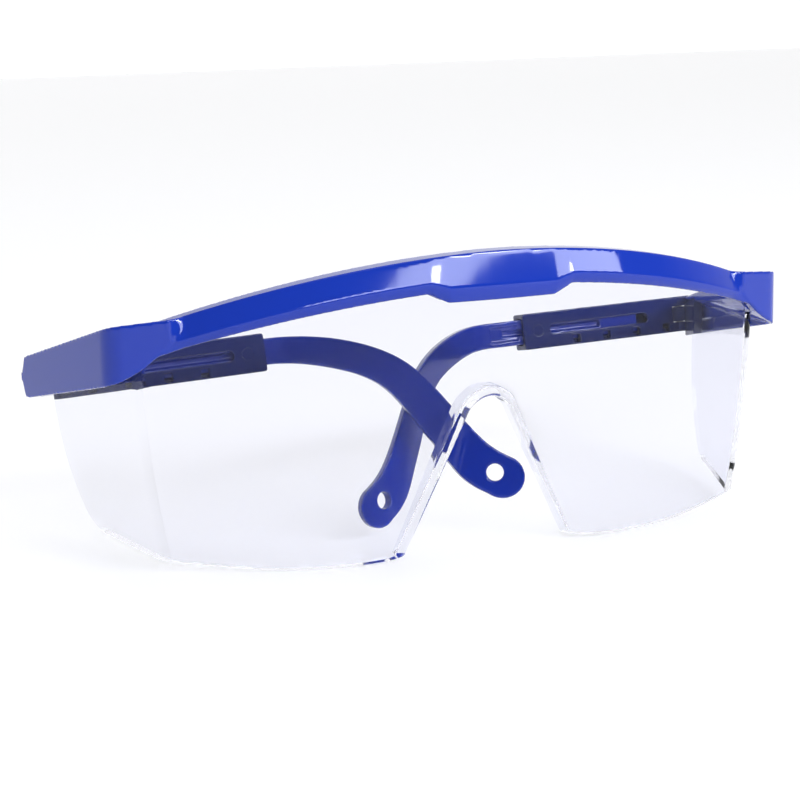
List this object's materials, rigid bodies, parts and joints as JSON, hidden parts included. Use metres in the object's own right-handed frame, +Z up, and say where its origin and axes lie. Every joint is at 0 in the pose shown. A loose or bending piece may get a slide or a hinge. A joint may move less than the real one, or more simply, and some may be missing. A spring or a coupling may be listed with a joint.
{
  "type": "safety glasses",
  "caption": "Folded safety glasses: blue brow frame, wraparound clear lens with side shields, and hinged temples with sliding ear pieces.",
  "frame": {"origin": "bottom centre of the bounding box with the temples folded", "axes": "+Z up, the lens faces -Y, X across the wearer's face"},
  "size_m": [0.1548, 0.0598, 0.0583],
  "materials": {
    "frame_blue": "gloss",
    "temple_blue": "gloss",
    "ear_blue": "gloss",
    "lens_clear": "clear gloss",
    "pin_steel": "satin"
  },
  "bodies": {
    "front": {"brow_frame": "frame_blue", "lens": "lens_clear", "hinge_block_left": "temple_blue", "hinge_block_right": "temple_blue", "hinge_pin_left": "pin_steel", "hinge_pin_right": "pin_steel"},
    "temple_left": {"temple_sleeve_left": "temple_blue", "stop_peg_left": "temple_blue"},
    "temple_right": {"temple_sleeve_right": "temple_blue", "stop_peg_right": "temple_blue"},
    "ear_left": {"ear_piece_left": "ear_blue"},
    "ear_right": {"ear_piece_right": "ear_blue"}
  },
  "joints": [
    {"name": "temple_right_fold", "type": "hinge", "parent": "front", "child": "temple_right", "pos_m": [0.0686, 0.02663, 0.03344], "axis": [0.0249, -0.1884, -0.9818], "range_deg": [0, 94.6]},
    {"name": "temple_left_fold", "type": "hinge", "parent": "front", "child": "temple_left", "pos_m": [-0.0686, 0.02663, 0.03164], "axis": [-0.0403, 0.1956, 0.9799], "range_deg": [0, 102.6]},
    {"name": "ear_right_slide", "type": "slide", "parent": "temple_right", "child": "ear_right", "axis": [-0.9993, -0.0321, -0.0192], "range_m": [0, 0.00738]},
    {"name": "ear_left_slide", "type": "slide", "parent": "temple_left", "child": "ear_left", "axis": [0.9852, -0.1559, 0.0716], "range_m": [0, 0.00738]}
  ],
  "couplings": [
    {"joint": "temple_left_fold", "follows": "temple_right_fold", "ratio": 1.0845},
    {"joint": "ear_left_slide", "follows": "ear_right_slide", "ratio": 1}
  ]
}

+++++

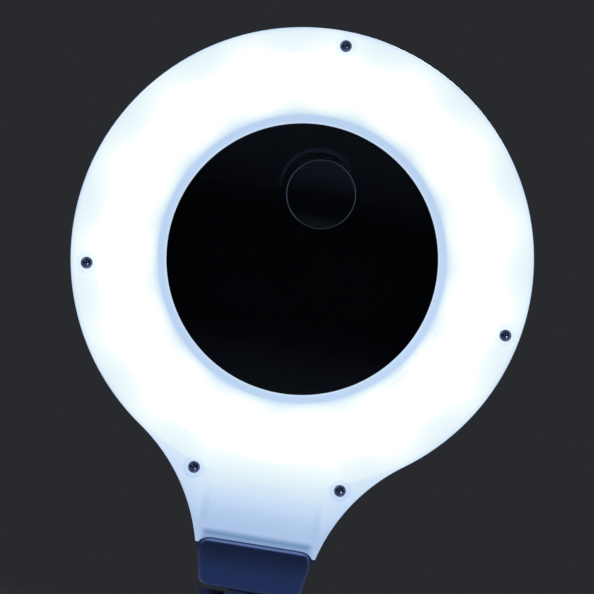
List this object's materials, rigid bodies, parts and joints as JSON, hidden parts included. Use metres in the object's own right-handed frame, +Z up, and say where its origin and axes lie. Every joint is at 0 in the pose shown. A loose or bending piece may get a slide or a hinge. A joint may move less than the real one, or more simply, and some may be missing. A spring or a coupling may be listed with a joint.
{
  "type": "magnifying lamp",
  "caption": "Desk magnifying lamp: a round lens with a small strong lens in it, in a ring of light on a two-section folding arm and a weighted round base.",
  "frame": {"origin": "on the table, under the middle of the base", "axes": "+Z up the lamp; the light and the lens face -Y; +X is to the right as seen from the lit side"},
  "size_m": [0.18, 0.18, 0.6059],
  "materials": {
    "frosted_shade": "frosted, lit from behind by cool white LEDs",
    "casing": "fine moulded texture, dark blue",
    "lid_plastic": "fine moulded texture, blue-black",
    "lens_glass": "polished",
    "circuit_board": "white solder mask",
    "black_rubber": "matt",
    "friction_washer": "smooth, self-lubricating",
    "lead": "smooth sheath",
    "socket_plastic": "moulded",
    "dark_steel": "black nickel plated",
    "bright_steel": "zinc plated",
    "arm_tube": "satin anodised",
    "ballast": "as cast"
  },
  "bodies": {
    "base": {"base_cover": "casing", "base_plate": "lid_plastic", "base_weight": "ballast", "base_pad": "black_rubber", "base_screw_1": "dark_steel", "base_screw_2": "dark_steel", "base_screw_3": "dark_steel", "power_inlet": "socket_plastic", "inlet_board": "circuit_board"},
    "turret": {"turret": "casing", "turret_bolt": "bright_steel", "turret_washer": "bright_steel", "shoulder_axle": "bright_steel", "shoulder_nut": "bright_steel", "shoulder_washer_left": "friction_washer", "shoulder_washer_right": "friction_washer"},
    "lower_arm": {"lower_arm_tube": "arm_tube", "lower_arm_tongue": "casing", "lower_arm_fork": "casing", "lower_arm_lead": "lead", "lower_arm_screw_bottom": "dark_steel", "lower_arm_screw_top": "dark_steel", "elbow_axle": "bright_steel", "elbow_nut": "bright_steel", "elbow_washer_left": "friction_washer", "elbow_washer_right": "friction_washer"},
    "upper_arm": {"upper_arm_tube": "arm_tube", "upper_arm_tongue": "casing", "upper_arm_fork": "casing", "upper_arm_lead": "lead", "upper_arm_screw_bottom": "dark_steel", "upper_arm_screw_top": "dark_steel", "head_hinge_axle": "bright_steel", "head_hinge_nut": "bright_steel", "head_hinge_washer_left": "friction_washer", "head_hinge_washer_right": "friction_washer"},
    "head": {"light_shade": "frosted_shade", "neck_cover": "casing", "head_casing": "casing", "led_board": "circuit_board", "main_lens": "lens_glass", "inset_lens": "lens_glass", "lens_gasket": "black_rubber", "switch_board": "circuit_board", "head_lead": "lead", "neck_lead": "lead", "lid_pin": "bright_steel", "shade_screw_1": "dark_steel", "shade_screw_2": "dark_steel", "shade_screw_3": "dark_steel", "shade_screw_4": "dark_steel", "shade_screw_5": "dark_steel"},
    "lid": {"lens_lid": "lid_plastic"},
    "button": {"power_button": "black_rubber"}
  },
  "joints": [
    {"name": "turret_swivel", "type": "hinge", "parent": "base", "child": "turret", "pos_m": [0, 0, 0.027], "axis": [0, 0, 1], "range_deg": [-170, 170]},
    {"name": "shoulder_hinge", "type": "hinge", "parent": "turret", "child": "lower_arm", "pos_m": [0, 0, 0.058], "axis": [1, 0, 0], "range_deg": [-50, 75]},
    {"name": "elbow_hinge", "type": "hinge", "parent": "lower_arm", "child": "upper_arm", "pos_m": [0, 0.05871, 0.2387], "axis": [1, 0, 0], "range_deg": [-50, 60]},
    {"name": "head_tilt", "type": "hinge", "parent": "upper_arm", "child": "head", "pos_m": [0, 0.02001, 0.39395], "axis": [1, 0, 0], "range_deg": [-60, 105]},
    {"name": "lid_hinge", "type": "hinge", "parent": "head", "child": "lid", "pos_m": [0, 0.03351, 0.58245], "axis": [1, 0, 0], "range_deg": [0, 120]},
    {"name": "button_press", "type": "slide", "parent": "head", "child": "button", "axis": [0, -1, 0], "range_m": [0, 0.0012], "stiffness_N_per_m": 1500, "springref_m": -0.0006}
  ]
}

+++++

WORK INSTRUCTIONS: Return each line that includes "axes".

SOLUTION FOR THIS TASK:
List this object's materials, rigid bodies, parts and joints as JSON, hidden parts included. Use metres in the object's own right-handed frame, +Z up, and say where its origin and axes lie. Every joint is at 0 in the pose shown. A loose or bending piece may get a slide or a hinge. A joint may move less than the real one, or more simply, and some may be missing. A spring or a coupling may be listed with a joint.
  "frame": {"origin": "bottom centre of the bounding box with the temples folded", "axes": "+Z up, the lens faces -Y, X across the wearer's face"},
List this object's materials, rigid bodies, parts and joints as JSON, hidden parts included. Use metres in the object's own right-handed frame, +Z up, and say where its origin and axes lie. Every joint is at 0 in the pose shown. A loose or bending piece may get a slide or a hinge. A joint may move less than the real one, or more simply, and some may be missing. A spring or a coupling may be listed with a joint.
  "frame": {"origin": "on the table, under the middle of the base", "axes": "+Z up the lamp; the light and the lens face -Y; +X is to the right as seen from the lit side"},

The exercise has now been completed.